Provided material:
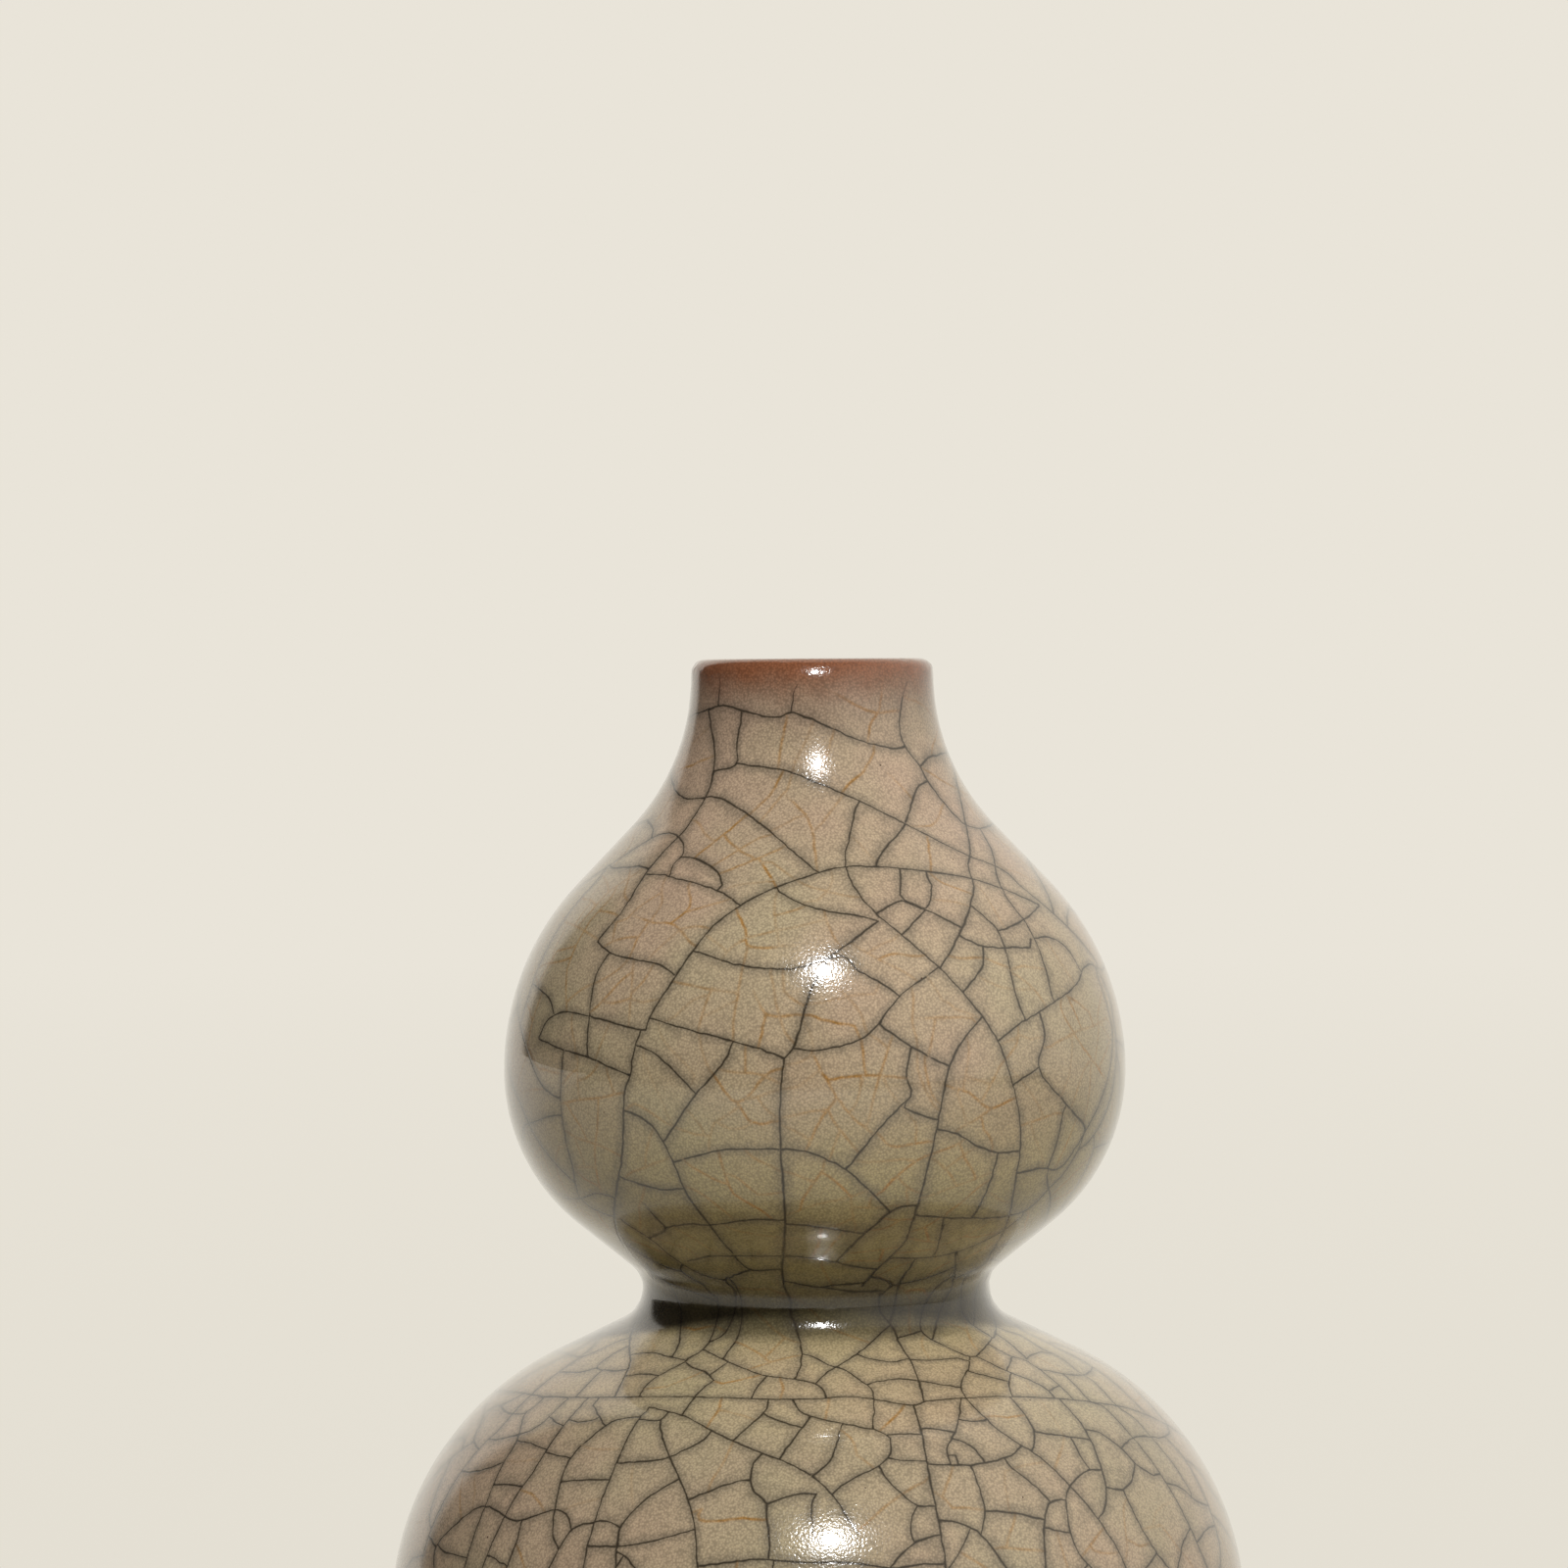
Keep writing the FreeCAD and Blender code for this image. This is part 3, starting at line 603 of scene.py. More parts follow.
goldThreads = [
    [703, 782, 727, 772],
    [803, 731, 795, 774, 794, 786],
    [851, 745, 839, 784, 836, 800],
    [892, 761, 892, 767, 879, 789, 864, 802, 858, 810],
    [799, 787, 787, 809, 767, 829],
    [901, 692, 897, 725, 889, 737, 885, 758],
    [839, 700, 889, 726, 916, 725],
    [924, 712, 943, 720],
    [802, 812, 822, 832, 829, 849, 834, 888],
    [812, 851, 799, 864, 735, 891],
    [774, 875, 789, 899],
    [737, 851, 752, 866, 769, 876],
    [759, 834, 710, 874],
    [906, 789, 926, 809, 932, 818],
    [946, 852, 950, 890],
    [929, 843, 950, 842, 963, 820],
    [752, 929, 761, 950, 763, 965, 811, 965],
    [763, 965, 752, 1018, 748, 1047, 748, 1062],
    [769, 1011, 782, 1035, 803, 1037, 820, 1035, 849, 1043, 872, 1047],
    [782, 1035, 774, 1068],
    [828, 1072, 841, 1098, 854, 1119, 870, 1140, 891, 1157],
    [879, 1060, 883, 1094],
    [845, 1102, 870, 1098, 900, 1098, 925, 1100],
    [854, 1119, 837, 1144, 822, 1174],
    [727, 1095, 752, 1125, 786, 1094, 800, 1090],
    [752, 1125, 769, 1146, 795, 1144],
    [936, 1039, 967, 1038, 992, 1039],
    [967, 1108, 988, 1115, 1011, 1131, 1030, 1123],
    [896, 1157, 908, 1169, 946, 1165],
    [1083, 1020, 1083, 1030, 1102, 1064, 1123, 1094],
    [1043, 1148, 1077, 1136],
    [647, 934, 668, 942, 685, 942, 706, 963],
    [702, 904, 704, 925, 685, 942],
    [796, 1406, 799, 1418, 796, 1428],
    [846, 1428, 843, 1446],
    [736, 1428, 732, 1440, 722, 1456],
    [764, 1397, 800, 1386, 817, 1383],
    [737, 1412, 776, 1403],
    [716, 1540, 712, 1549, 732, 1552, 756, 1549, 778, 1551],
]

# How the glaze cracked: the lines read off first, then more grown round the whole vase
crackRules = {
    "seed": 23, "candidates": 6500, "step": 1.3, "pull": 4.5, "bend": 0.014, "bendDrift": 0.008,
    "kinkChance": 0.03, "kink": 0.35, "crossChance": 0.12, "mostSteps": 420, "aim": 0.4,
    "strength": (0.62, 1.16), "patches": 0.22, "traced": 1.5,
    # widest clear distance left between cracks, by height above the foot
    "room": [(0, 5.6), (40, 5.2), (75, 4.9), (95, 4.7), (112, 4.3), (122, 3.9), (133, 4.3), (142, 6.2),
             (155, 7.3), (178, 7.0), (196, 8.4), (210, 11.0), (228, 13.0)],
    # a cell longer than this many times its room is split across
    "longest": 4.6, "longTries": 1500,
}
threadRules = {
    "seed": 5, "candidates": 12000, "step": 1.3, "pull": 2.6, "bend": 0.03, "bendDrift": 0.016,
    "kinkChance": 0.10, "kink": 0.45, "crossChance": 0.10, "mostSteps": 60, "aim": 0.5,
    "strength": (0.2, 0.85), "patches": 0.35, "traced": 1.05,
    "room": [(0, 3.4), (75, 3.3), (95, 3.3), (112, 2.9), (122, 2.8), (135, 2.6), (160, 2.5), (196, 2.7),
             (228, 3.6)],
    "longest": 0.0, "longTries": 0,
}
# what every line has in common as it grows: its shortest steps where the vase is narrow, how its bend
# dies away, how it turns to a line ahead, and how its stain comes and goes and fades at an open end
growth = {
    "shortStep": 0.05, "bendBack": 0.12, "turnWithin": 1.25, "turnShare": 0.22, "onwardWave": 0.12,
    "wave": 0.15, "ripple": (0.15, 0.4), "fadeSteps": 4.0, "fadeLeast": 0.15, "spanStep": (2.0, 0.08),
    "spanTurns": 6, "spanLimit": 4, "spanNarrow": 0.6, "spanClear": 1.5, "spanAim": 0.2,
    # and the long waves round the vase that make its cells wider in some patches than in others
    "phase": (0, 6.28), "patchWaves": 6, "patchAround": (1, 6), "patchUp": (-5, 5), "patchShare": 3,
}
handRules = {
    "curveSteps": 13, "resample": 1.1, "wobble": 0.06, "snap": 2.4, "touching": 0.02, "trimSteps": 3,
    "growBelow": 0.5,
    "frameFoot": 1586, "cellTop": 82.0, "facingLimit": 0.35, "waistFrom": 110.0, "waistTo": 136.0,
    "undersideTo": 139.0, "stain": (0.82, 1.14), "crackStain": 1.0, "threadStain": 0.9,
    "crackWave": 0.1, "threadWave": 0.2,
}
bucketCount = 64
bucketSize = 2 * math.pi / bucketCount
network = {"lines": [], "buckets": {}}
crackLimits = (climbOf["glazeEdge"], climbAt(gourdShape["throatHeight"]))


def wrapped(angle):
    return (angle + math.pi) % (2 * math.pi) - math.pi


def bucketAt(bearing, climb):
    return int((bearing + math.pi) // bucketSize) % bucketCount, int(climb // bucketSize)


def addLine(net, points, strengths, kind):
    index = len(net["lines"])
    net["lines"].append({"points": points, "strengths": strengths, "kind": kind})
    for (fromBearing, fromClimb), (toBearing, toClimb) in zip(points, points[1:]):
        key = bucketAt((fromBearing + toBearing) / 2, (fromClimb + toClimb) / 2)
        net["buckets"].setdefault(key, []).append((fromBearing, fromClimb, toBearing, toClimb, index))


def segmentsNear(net, bearing, climb, skip):
    # segments round a place, turned to the same lap round the vase
    column, row = bucketAt(bearing, climb)
    for across in (-1, 0, 1):
        for along in (-1, 0, 1):
            key = ((column + across) % bucketCount, row + along)
            for a0, a1, b0, b1, index in net["buckets"].get(key, ()):
                if index != skip:
                    lap = 2 * math.pi * round((bearing - a0) / (2 * math.pi))
                    yield a0 + lap, a1, b0 + lap, b1


def nearestLine(net, bearing, climb, radius, skip=None):
    best = None
    for a0, a1, b0, b1 in segmentsNear(net, bearing, climb, skip):
        runX, runY = b0 - a0, b1 - a1
        fromX, fromY = a0 - bearing, a1 - climb
        share = -(fromX * runX + fromY * runY) / (runX * runX + runY * runY + 1e-18)
        share = min(1.0, max(0.0, share))
        x, y = fromX + share * runX, fromY + share * runY
        if best is None or x * x + y * y < best[0]:
            best = (x * x + y * y, x, y)
    if best is None:
        return None
    return math.sqrt(best[0]) * radius, math.atan2(best[2], best[1]), (bearing + best[1], climb + best[2])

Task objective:
Can you reproduce all the material exactly?

The response:
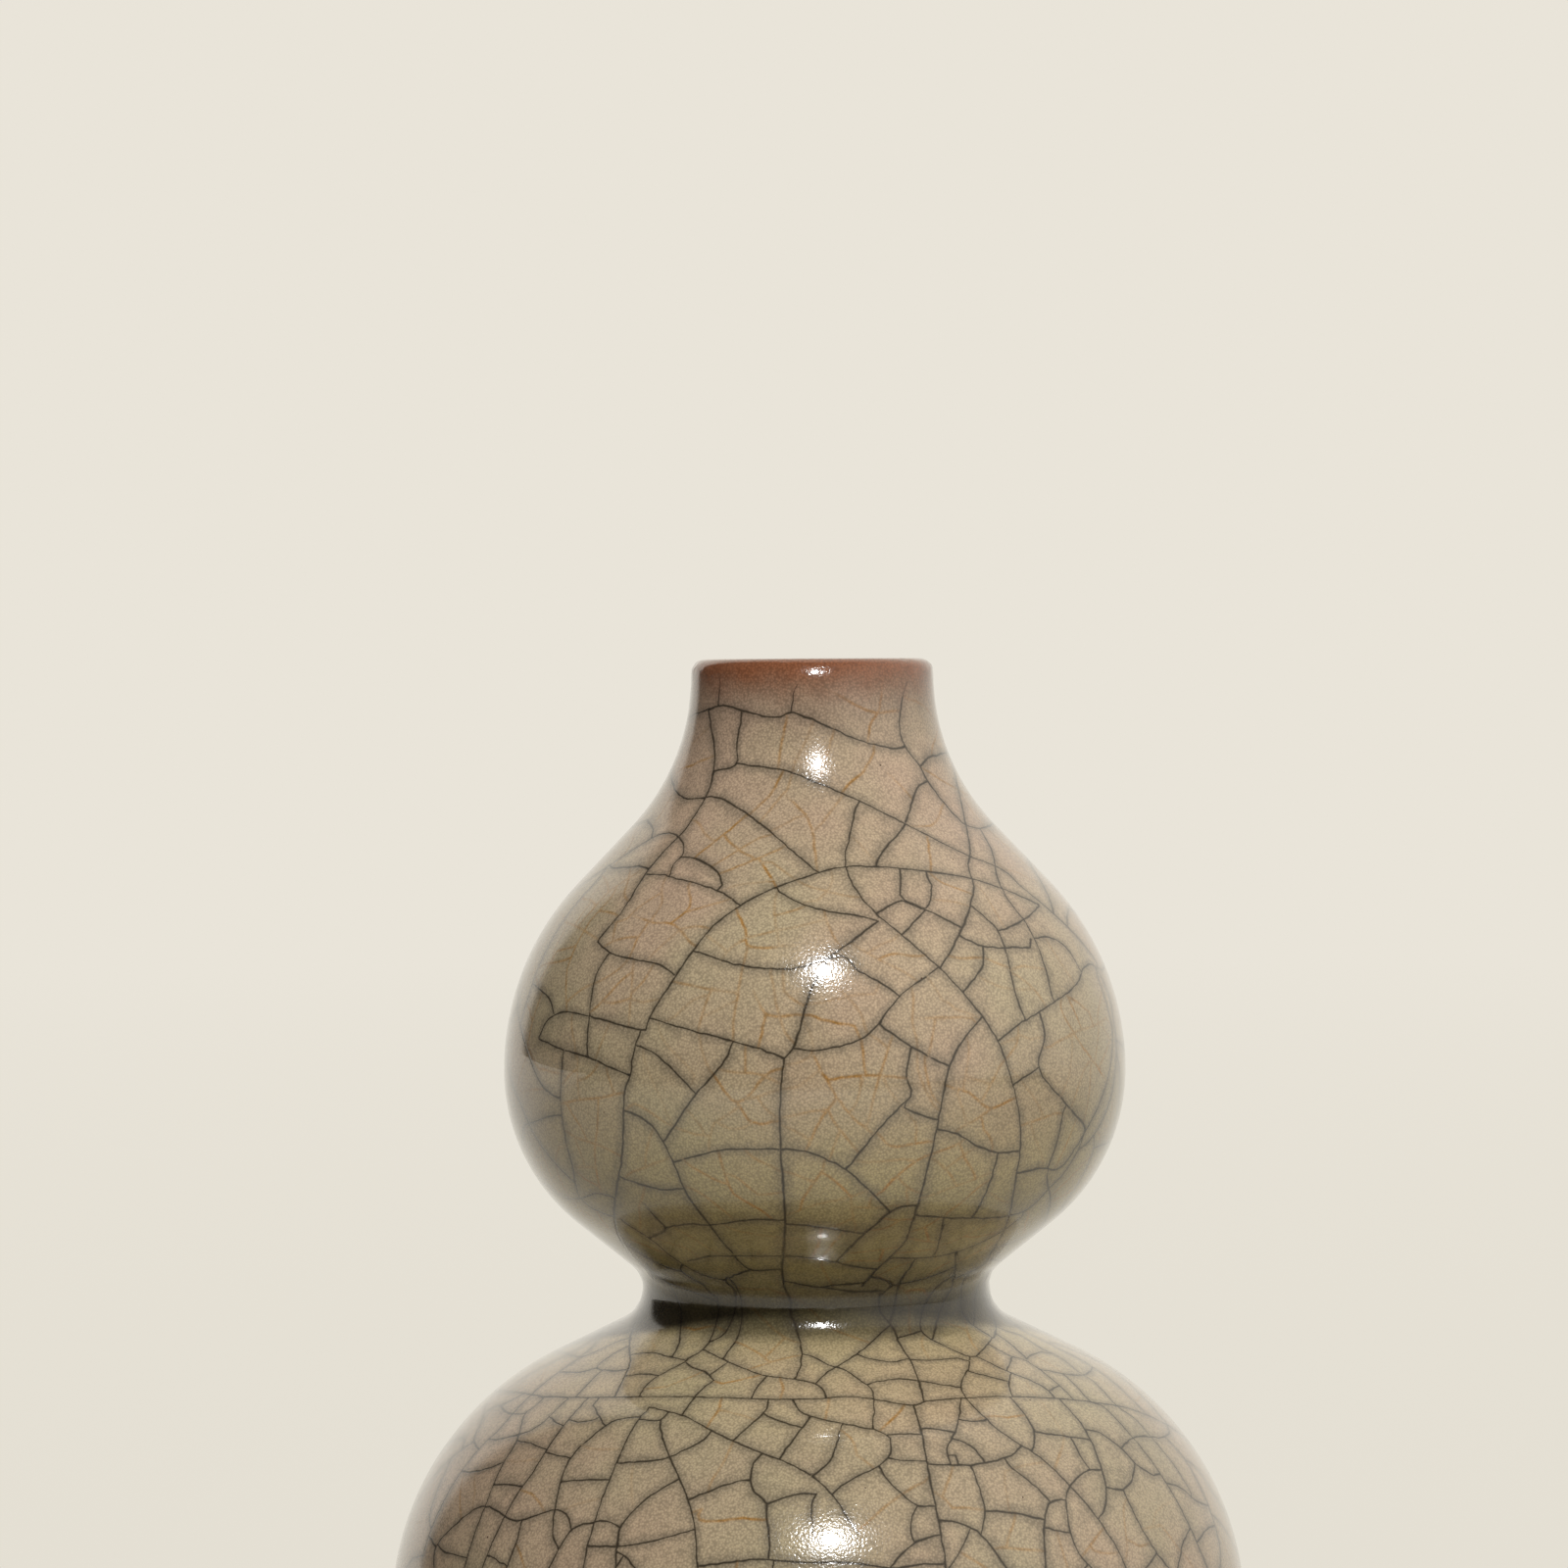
Keep writing the FreeCAD and Blender code for this image. This is part 3, starting at line 603 of scene.py. More parts follow.
goldThreads = [
    [703, 782, 727, 772],
    [803, 731, 795, 774, 794, 786],
    [851, 745, 839, 784, 836, 800],
    [892, 761, 892, 767, 879, 789, 864, 802, 858, 810],
    [799, 787, 787, 809, 767, 829],
    [901, 692, 897, 725, 889, 737, 885, 758],
    [839, 700, 889, 726, 916, 725],
    [924, 712, 943, 720],
    [802, 812, 822, 832, 829, 849, 834, 888],
    [812, 851, 799, 864, 735, 891],
    [774, 875, 789, 899],
    [737, 851, 752, 866, 769, 876],
    [759, 834, 710, 874],
    [906, 789, 926, 809, 932, 818],
    [946, 852, 950, 890],
    [929, 843, 950, 842, 963, 820],
    [752, 929, 761, 950, 763, 965, 811, 965],
    [763, 965, 752, 1018, 748, 1047, 748, 1062],
    [769, 1011, 782, 1035, 803, 1037, 820, 1035, 849, 1043, 872, 1047],
    [782, 1035, 774, 1068],
    [828, 1072, 841, 1098, 854, 1119, 870, 1140, 891, 1157],
    [879, 1060, 883, 1094],
    [845, 1102, 870, 1098, 900, 1098, 925, 1100],
    [854, 1119, 837, 1144, 822, 1174],
    [727, 1095, 752, 1125, 786, 1094, 800, 1090],
    [752, 1125, 769, 1146, 795, 1144],
    [936, 1039, 967, 1038, 992, 1039],
    [967, 1108, 988, 1115, 1011, 1131, 1030, 1123],
    [896, 1157, 908, 1169, 946, 1165],
    [1083, 1020, 1083, 1030, 1102, 1064, 1123, 1094],
    [1043, 1148, 1077, 1136],
    [647, 934, 668, 942, 685, 942, 706, 963],
    [702, 904, 704, 925, 685, 942],
    [796, 1406, 799, 1418, 796, 1428],
    [846, 1428, 843, 1446],
    [736, 1428, 732, 1440, 722, 1456],
    [764, 1397, 800, 1386, 817, 1383],
    [737, 1412, 776, 1403],
    [716, 1540, 712, 1549, 732, 1552, 756, 1549, 778, 1551],
]

# How the glaze cracked: the lines read off first, then more grown round the whole vase
crackRules = {
    "seed": 23, "candidates": 6500, "step": 1.3, "pull": 4.5, "bend": 0.014, "bendDrift": 0.008,
    "kinkChance": 0.03, "kink": 0.35, "crossChance": 0.12, "mostSteps": 420, "aim": 0.4,
    "strength": (0.62, 1.16), "patches": 0.22, "traced": 1.5,
    # widest clear distance left between cracks, by height above the foot
    "room": [(0, 5.6), (40, 5.2), (75, 4.9), (95, 4.7), (112, 4.3), (122, 3.9), (133, 4.3), (142, 6.2),
             (155, 7.3), (178, 7.0), (196, 8.4), (210, 11.0), (228, 13.0)],
    # a cell longer than this many times its room is split across
    "longest": 4.6, "longTries": 1500,
}
threadRules = {
    "seed": 5, "candidates": 12000, "step": 1.3, "pull": 2.6, "bend": 0.03, "bendDrift": 0.016,
    "kinkChance": 0.10, "kink": 0.45, "crossChance": 0.10, "mostSteps": 60, "aim": 0.5,
    "strength": (0.2, 0.85), "patches": 0.35, "traced": 1.05,
    "room": [(0, 3.4), (75, 3.3), (95, 3.3), (112, 2.9), (122, 2.8), (135, 2.6), (160, 2.5), (196, 2.7),
             (228, 3.6)],
    "longest": 0.0, "longTries": 0,
}
# what every line has in common as it grows: its shortest steps where the vase is narrow, how its bend
# dies away, how it turns to a line ahead, and how its stain comes and goes and fades at an open end
growth = {
    "shortStep": 0.05, "bendBack": 0.12, "turnWithin": 1.25, "turnShare": 0.22, "onwardWave": 0.12,
    "wave": 0.15, "ripple": (0.15, 0.4), "fadeSteps": 4.0, "fadeLeast": 0.15, "spanStep": (2.0, 0.08),
    "spanTurns": 6, "spanLimit": 4, "spanNarrow": 0.6, "spanClear": 1.5, "spanAim": 0.2,
    # and the long waves round the vase that make its cells wider in some patches than in others
    "phase": (0, 6.28), "patchWaves": 6, "patchAround": (1, 6), "patchUp": (-5, 5), "patchShare": 3,
}
handRules = {
    "curveSteps": 13, "resample": 1.1, "wobble": 0.06, "snap": 2.4, "touching": 0.02, "trimSteps": 3,
    "growBelow": 0.5,
    "frameFoot": 1586, "cellTop": 82.0, "facingLimit": 0.35, "waistFrom": 110.0, "waistTo": 136.0,
    "undersideTo": 139.0, "stain": (0.82, 1.14), "crackStain": 1.0, "threadStain": 0.9,
    "crackWave": 0.1, "threadWave": 0.2,
}
bucketCount = 64
bucketSize = 2 * math.pi / bucketCount
network = {"lines": [], "buckets": {}}
crackLimits = (climbOf["glazeEdge"], climbAt(gourdShape["throatHeight"]))


def wrapped(angle):
    return (angle + math.pi) % (2 * math.pi) - math.pi


def bucketAt(bearing, climb):
    return int((bearing + math.pi) // bucketSize) % bucketCount, int(climb // bucketSize)


def addLine(net, points, strengths, kind):
    index = len(net["lines"])
    net["lines"].append({"points": points, "strengths": strengths, "kind": kind})
    for (fromBearing, fromClimb), (toBearing, toClimb) in zip(points, points[1:]):
        key = bucketAt((fromBearing + toBearing) / 2, (fromClimb + toClimb) / 2)
        net["buckets"].setdefault(key, []).append((fromBearing, fromClimb, toBearing, toClimb, index))


def segmentsNear(net, bearing, climb, skip):
    # segments round a place, turned to the same lap round the vase
    column, row = bucketAt(bearing, climb)
    for across in (-1, 0, 1):
        for along in (-1, 0, 1):
            key = ((column + across) % bucketCount, row + along)
            for a0, a1, b0, b1, index in net["buckets"].get(key, ()):
                if index != skip:
                    lap = 2 * math.pi * round((bearing - a0) / (2 * math.pi))
                    yield a0 + lap, a1, b0 + lap, b1


def nearestLine(net, bearing, climb, radius, skip=None):
    best = None
    for a0, a1, b0, b1 in segmentsNear(net, bearing, climb, skip):
        runX, runY = b0 - a0, b1 - a1
        fromX, fromY = a0 - bearing, a1 - climb
        share = -(fromX * runX + fromY * runY) / (runX * runX + runY * runY + 1e-18)
        share = min(1.0, max(0.0, share))
        x, y = fromX + share * runX, fromY + share * runY
        if best is None or x * x + y * y < best[0]:
            best = (x * x + y * y, x, y)
    if best is None:
        return None
    return math.sqrt(best[0]) * radius, math.atan2(best[2], best[1]), (bearing + best[1], climb + best[2])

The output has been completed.